Of Princes False And True – Blog Tour Interview With Author Eric Alan Westfall



What pets are currently on your keyboard, and what are their names?

Are you kidding me? Seriously? Do you have any idea what 197 pounds of foundling dogs would do to my keyboard? Much less the rest of the desk on which said keyboard rests?

Picture, if you will, Rocky…a hundred-pound black and tan Rottweiler mix, to my left, as close to me as he can get. Add in Lucky Dog, to my right—the now-elderly seventy-five pound Australian Shepherd mix I found starving and shivering on my front porch at Christmas all those years ago. And behind my chair, curled up between the whatevers to which the casters are attached, Max, a twenty-two pound Pekingese, adopted from a married couple who for some reason got a dog at the animal shelter, despite knowing all of their children were allergic to dogs.

Picture, too, the distress when I have the audacity to get up for any reason, no matter how urgent. Or having to grip the edge of the bookcase next to the desk for balance, so I don’t fall on my ass while trying to avoid stepping on one or more of them. Particularly when they’ve decided against surround-space and are in a nose-to-tail line blocking the way to and out the door.

Priceless? You betcha.


What was the first book that made you cry?

I’ve been reading for so very many decades (seven at current count), and crying over bits and pieces within, or endings, that I’m no longer sure which was first. How about three examples?

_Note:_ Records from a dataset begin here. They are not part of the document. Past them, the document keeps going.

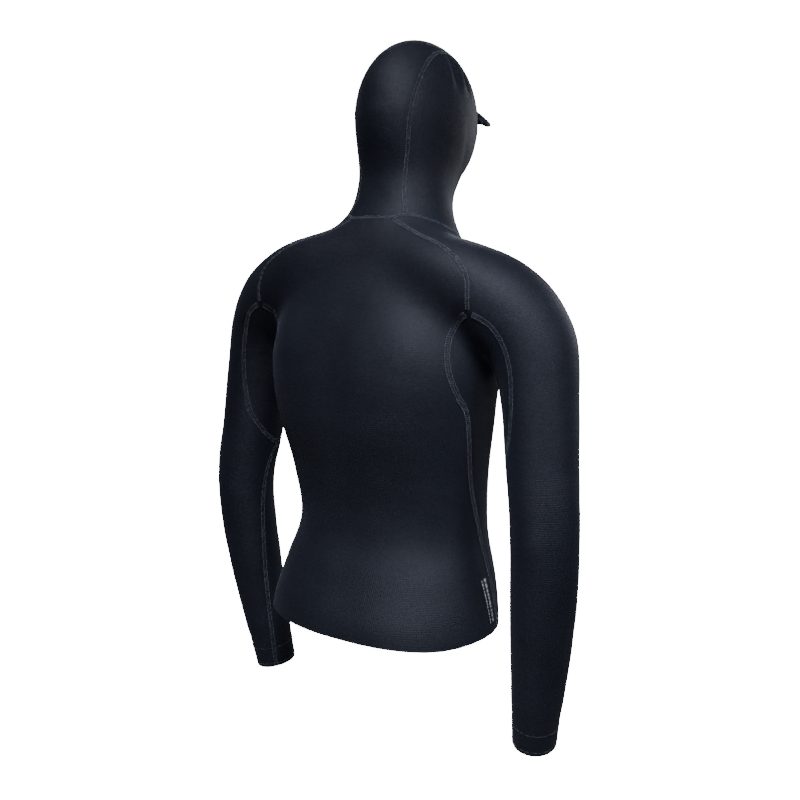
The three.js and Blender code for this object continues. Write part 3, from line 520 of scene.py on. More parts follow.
# Folds on both arms are written for the left side and mirrored; the others are written where they are.
BOTH_SIDES = [
    # pulls that run out of the hollow under the arm
    fold([(176, 66, -176), (184, 52, -190), (192, 34, -204)], 4.2, 3.0),
    fold([(170, 64, -186), (178, 48, -200), (186, 28, -214)], 3.2, -2.2),
    fold([(188, 66, -180), (194, 50, -196), (200, 34, -210)], 3.4, -2.4),
    fold([(198, 64, -186), (202, 48, -202), (206, 32, -216)], 4.0, 1.6),
    fold([(150, 82, -96), (170, 82, -116), (186, 80, -142), (196, 74, -178), (204, 64, -206)], 15, 3.0),
    # creases at the front of the elbow
    fold([(240, -6, -404), (262, -12, -414), (290, -6, -410)], 7, -1.1),
    fold([(238, -4, -428), (262, -12, -438), (292, -4, -430)], 7, -1.0),
    fold([(242, -8, -418), (262, -13, -426), (288, -8, -421)], 6, 0.9),
    # soft bulge over the point of the elbow
    fold([(250, 68, -420), (270, 72, -432), (292, 62, -424)], 22, 1.6),
    # a low ring where the sleeve settles above the cuff
    fold([(222, 20, -664), (240, 34, -660), (268, 20, -664)], 12, 0.7),
    fold([(220, 10, -690), (244, 30, -686), (272, 8, -690)], 9, -0.5),
    # gathers in front of the hood's seam, near the crown
    fold([(55, -94, 214), (66, -92, 190), (72, -92, 166)], 5.6, -3.2),
    fold([(54, -82, 217), (66, -78, 194), (73, -76, 170)], 5.6, 3.0),
    fold([(54, -70, 218), (66, -64, 195), (73, -60, 172)], 5.6, -3.2),
    fold([(55, -58, 216), (67, -50, 194), (74, -46, 172)], 5.6, 2.6),
    fold([(56, -46, 212), (67, -38, 190), (73, -34, 170)], 5, -0.8),
    # the line where the hood turns from the cheek to the neck
    fold([(74, -84, 110), (70, -86, 70), (66, -84, 36), (68, -78, 10)], 9, -1.2),
    # shoulder blade
    fold([(92, 110, -120), (100, 124, -170), (92, 132, -214)], 38, 3.4),
]
ON_CENTRE = [
    # furrow of the spine
    fold([(0, 116, -140), (0, 128, -175), (0, 134, -210), (0, 122, -320), (0, 102, -440), (0, 124, -530)],
         26, -3.0),
    # slack folds across the small of the back
    fold([(-70, 98, -420), (-20, 104, -436), (40, 104, -428)], 15, 1.0),
    fold([(-90, 92, -462), (-30, 102, -474), (50, 101, -466)], 14, -0.9),
    fold([(-40, 108, -496), (20, 112, -500), (80, 104, -486)], 16, 0.8),
]


def fold_height(p, folds):
    total = np.zeros(len(p))
    for line, width, height in folds:
        reach = width * 3
        low, high = line.min(0) - reach, line.max(0) + reach
        near = np.flatnonzero(((p > low) & (p < high)).all(1))
        if not len(near):
            continue
        q = p[near]
        best = np.full(len(q), np.inf)
        where = np.zeros(len(q))
        for k in range(len(line) - 1):
            run = line[k + 1] - line[k]
            t = np.clip((q - line[k]) @ run / (run @ run), 0, 1)
            d = ((q - line[k] - t[:, None] * run) ** 2).sum(1)
            closer = d < best
            best[closer] = d[closer]
            where[closer] = (k + t[closer]) / (len(line) - 1)
        fade = np.sin(np.pi * np.clip(where, 0.04, 0.96)) ** 0.7
        total[near] += height * fade * np.exp(-best / width**2)
    return total


def relief(p):
    """How far the cloth stands off the form, in mm."""
    left = p * np.array((1, 1, 1))
    left[:, 0] = np.abs(left[:, 0])
    height = fold_height(left, BOTH_SIDES) + fold_height(p, ON_CENTRE)
    gaps = np.array([seams_near.find(q)[2] for q in p])
    height -= PINCH * np.exp(-(gaps / PINCH_WIDTH) ** 2)
    calm = 1 - np.exp(-(gaps / CALM_WIDTH) ** 2)
    waves = np.array([sum(noise.noise(Vector(q) / long) * tall for long, tall in WAVES) for q in p])
    return height + waves * calm


def lifted(grid, height=0.0):
    """Points of a grid on the real cloth: the form plus its relief, and a height above it."""
    flat = grid.reshape(-1, 3)
    normals = normal_at(flat)
    raised = flat + normals * (relief(flat) + height)[:, None]
    return raised.reshape(grid.shape), normals.reshape(grid.shape)


# ---------------------------------------------------------------- finishes
def linear(code):
    """An sRGB hex colour as the linear numbers that a shader takes."""
    parts = [int(code[k : k + 2], 16) / 255 for k in (1, 3, 5)]
    return (*[c / 12.92 if c <= 0.04045 else ((c + 0.055) / 1.055) ** 2.4 for c in parts], 1.0)


def node(tree, kind, settings=None, **links):
    """Adds a node, sets its properties and inputs, and joins other nodes' outputs to its inputs."""
    new = tree.nodes.new(kind)
    for key, value in (settings or {}).items():
        if isinstance(key, str) and hasattr(new, key):
            setattr(new, key, value)
        else:
            new.inputs[key].default_value = value
    for key, output in links.items():
        numbered = key[0] == "i" and key[1:].isdigit()
        tree.links.new(output, new.inputs[int(key[1:]) if numbered else key.replace("_", " ")])
    return new


def start_material(name):
    material = bpy.data.materials.new(name)
    material.use_nodes = True
    tree = material.node_tree
    tree.nodes.clear()
    shader = node(tree, "ShaderNodeBsdfPrincipled")
    node(tree, "ShaderNodeOutputMaterial", None, Surface=shader.outputs["BSDF"])
    return material, tree, shader


KNIT_PITCH = 3.0  # mm between wales; a real jersey's, about 0.5 mm, are too fine to show at this distance
KNIT_SCALE = 1000 / KNIT_PITCH * math.tau / 20  # a wave texture repeats every tau / 20 at scale 1


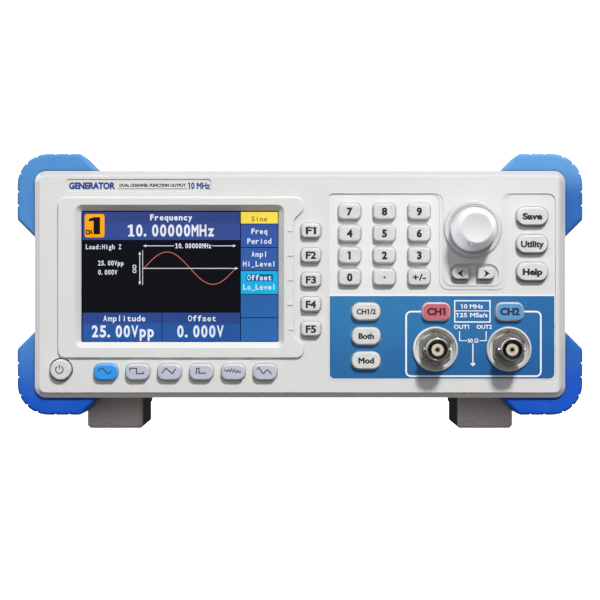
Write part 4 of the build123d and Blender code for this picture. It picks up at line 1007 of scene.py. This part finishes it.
# ---- Collar ---------------------------------------------------------------------------------
def knob_collar():
    """A washer that fills the slot between the knob and the raised ring round it."""
    low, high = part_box("knob")
    middle = (low + high) / 2
    clearance = 0.10 * MM
    inner = (high.x - low.x) / 2 + clearance
    width, height, chamfer = 0.57, 0.95, 0.12
    shoulder = height - 0.15
    profile = [(0.0, 0.0), (0.0, shoulder), (chamfer, height), (width - chamfer, height),
               (width, shoulder), (width, 0.0)]
    steps = 128
    ring = bmesh.new()
    rows = []
    for i in range(steps):
        turn = 2 * math.pi * i / steps
        row = []
        for out, proud in profile:
            radius = inner + out * MM
            row.append(ring.verts.new((middle.x + radius * math.cos(turn), PANEL_Y - proud * MM,
                                       middle.z + radius * math.sin(turn))))
        rows.append(row)
    for i in range(steps):
        a, b = rows[i], rows[(i + 1) % steps]
        for j in range(len(profile)):
            k = (j + 1) % len(profile)
            ring.faces.new((a[j], b[j], b[k], a[k]))
    felt = moulded("collar_felt", srgb(208, 208, 209), roughness=0.8, grain_mm=0.2)
    make_piece("knob_collar", ring, "chassis", felt)


# ---- Studio ---------------------------------------------------------------------------------
def floor_sweep():
    """A pale floor that curves up into a backdrop. It is only seen, and throws back no light. It
    lies low enough for the tilt legs to fold out above it."""
    g = Graph("studio_floor")
    tone = g.ramp(g.noise(300.0, detail=1.0), 0.3, 0.7, 0.985, 1.0)
    g.set(Base_Color=g.mix(tone, srgb(238, 238, 238), srgb(252, 252, 252)), Roughness=0.9)
    g.set(Emission_Color=(1, 1, 1, 1), Emission_Strength=0.95)
    g.set(Specular_IOR_Level=0.0)
    half, front, back, bend, top = 6.0, -4.0, 2.4, 0.9, 5.0
    profile = [(front, 0.0), (back, 0.0)]
    profile += [(back + bend * math.sin(a), bend - bend * math.cos(a))
                for a in (math.radians(9 * i) for i in range(1, 11))]
    profile += [(back + bend, top)]
    mesh = bpy.data.meshes.new("studio_floor")
    level = whole_low.z - FLOOR_DROP
    points = [(side, y, z + level) for y, z in profile for side in (-half, half)]
    faces = [(2 * i, 2 * i + 1, 2 * i + 3, 2 * i + 2) for i in range(len(profile) - 1)]
    mesh.from_pydata(points, [], faces)
    mesh.polygons.foreach_set("use_smooth", [True] * len(faces))
    mesh.materials.append(g.material)
    floor = bpy.data.objects.new("studio_floor", mesh)
    bpy.context.scene.collection.objects.link(floor)
    floor.visible_diffuse = False
    floor.visible_glossy = False
    floor.visible_shadow = False


def disk_light(name, target, way, distance, size, power):
    """A round lamp that shines on the target from the direction way."""
    lamp = bpy.data.lights.new(name, "AREA")
    lamp.shape = "DISK"
    lamp.size = size
    lamp.energy = power
    holder = bpy.data.objects.new(name, lamp)
    holder.location = Vector(target) + Vector(way).normalized() * distance
    holder.rotation_euler = Vector(way).to_track_quat("Z", "Y").to_euler()
    bpy.context.scene.collection.objects.link(holder)


def studio_world():
    """Soft light from above, dark below, with stronger contrast in what shiny parts mirror. The
    camera sees plain white."""
    world = bpy.data.worlds.new("studio")
    bpy.context.scene.world = world
    world.use_nodes = True
    g = Nodes(world.node_tree)
    direction = g.add("ShaderNodeTexCoord").outputs["Generated"]
    path = g.add("ShaderNodeLightPath").outputs

    def glow(way, low, high, weak, strong):
        dot = g.add("ShaderNodeVectorMath", operation="DOT_PRODUCT")
        g.put(dot.inputs[0], direction)
        dot.inputs[1].default_value = Vector(way).normalized()
        return g.ramp(dot.outputs["Value"], low, high, weak, strong)

    soft = glow((-0.35, -0.30, 0.85), -0.6, 0.9, 0.06, 0.46)
    mirrored = glow((-0.30, -0.20, 0.93), 0.0, 0.75, 0.05, 1.6)
    strength = g.mix_numbers(path["Is Glossy Ray"], soft, mirrored)
    strength = g.mix_numbers(path["Is Camera Ray"], strength, 1.0)
    from_below = glow((0.0, 0.0, -1.0), 0.2, 0.7, 0.0, 1.0)
    tone = g.mix(from_below, (0.97, 0.98, 1.0, 1.0), (1.0, 0.88, 0.83, 1.0))
    background = g.tree.nodes["Background"].inputs
    g.put(background["Strength"], strength)
    g.put(background["Color"], g.mix(path["Is Camera Ray"], tone, (1.0, 1.0, 1.0, 1.0)))


def studio():
    """The floor, the surrounding light and the lamps."""
    front = (PANEL_X, PANEL_Y, PANEL_Z)
    middle = (whole_low + whole_high) / 2
    before_feet = (PANEL_X, PANEL_Y - 0.2, whole_low.z)
    floor_sweep()
    studio_world()
    disk_light("key_light", front, (0.21, -0.72, 0.66), 1.6, 0.22, 24.0)
    disk_light("back_light", middle, (-0.3, 0.8, 1.0), 1.8, 1.2, 10.0)
    disk_light("side_light", middle, (1.0, 0.45, 0.2), 1.5, 0.9, 7.0)
    disk_light("floor_light", before_feet, (0.0, -0.75, -1.0), 1.5, 1.2, 1.2)


def camera():
    """A long lens square to the panel, a little below its middle."""
    distance, half_width, drop = 0.780, 124.05 * MM, 6.5 * MM
    lens = bpy.data.cameras.new("camera")
    lens.sensor_width = 36.0
    lens.angle = 2 * math.atan(half_width / distance)
    holder = bpy.data.objects.new("camera", lens)
    holder.location = (PANEL_X, PANEL_Y - distance, PANEL_Z - drop)
    holder.rotation_euler = (math.radians(90), 0, 0)
    bpy.context.scene.collection.objects.link(holder)
    bpy.context.scene.camera = holder
    bpy.context.scene.view_settings.view_transform = "Standard"


# ---- Put together ---------------------------------------------------------------------------
dress_cad_nodes()
word_legends()
point_legend()
arrow_legends()
wave_legends()
power_legend()
nameplate()
overlay_print()
rear_print()
knob_collar()
screen_fields()
screen_words()
screen_cell_words()
screen_trace()
studio()
camera()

The farthest back I can remember is The Second Son, by Charles Sailor. Originally published in 1979 I read it in paperback, so probably 1980. Sat there bawling my eyes out, as they saying goes, when I hit that sad, powerful, beautiful ending.

That preceding sentence describes June of 1990, a business trip to London, a small room in a gay hotel, as I finished Magic’s Price, the final book in the brilliant Mercedes Lackey The Last Herald-Mage trilogy. (If you don’t know the series, the lead character was gay.)

Christmas of 2007. Suzanne Brockmann’s All Through the Night…featuring Jules Cassidy, a gay FBI agent. Ms. Brockmann’s romantic suspense/thriller Troubleshoots series had featured Jules as a prominent secondary character in a couple of preceding books. They were the first “mainstream” books I’d ever read with a strong, positive gay character. (Hey, FBI, folks!) It’s a mystery-thriller and I recall breaking down into tears twice during the book, and again at the ending. I re-read it every Christmas because it’s just so very joyful.


If you could tell your younger writing self anything, what would it be?

Get your <expletives deleted> act together, stop all the <expletives deleted> worrying about whether you’re <one expletive deleted> good enough, or worse, your <expletives deleted> procrastinating, and try, you <expletives deleted> idiot!

Being the most excellent writer that I am, one with a winning way with words applied with verve, vim, vigor and a dollop of savoir faire, and a vocabulary with breadth and depth, of course none of the expletives I was compelled to delete in order to answer this question for you, would have been repeated, when giving my so-very-sound advice.


How did you deal with rejection letters?

This is an easy one. I stopped writing.


Okay, okay, so there were more factors at work than just the letters, but it’s easier to blame them.

Sometime in the early 1990s I submitted a short story which eventually expanded into The Warlord and The Bard (2014), for a fantasy anthology being put together by a small publishing house no longer in existence. I remember the day I opened the letter. I don’t recall the precise words, but what I was too dumb to realize at the time was that while the writer…I don’t think there was a signature on it…was rejecting the story, he or she was also encouraging me to continue writing. All I saw was the rejection.

I tried again in roughly 2000 with a more ambitious project. No one had ever thought of writing a gay Regency, so I would! *rueful smile* The editor at a major publishing house with a history of publishing gay novels of a wide variety couldn’t have been more courteous. He even agreed to let me submit the first “x” number of chapters, with the outline/synopsis, knowing it wasn’t finished. (I suspect things like that don’t happen that way now, for new writers.) His rejection letter said that he liked my writing but he didn’t like the characters.

Writing stop.

It took me until 2013 to get my…act together, stop all the…worrying, end the…procrastinating, and stop being an…idiot. In November of that year I lost my Amazon self-publishing virginity <ahem> with Like a Mountain, Waiting.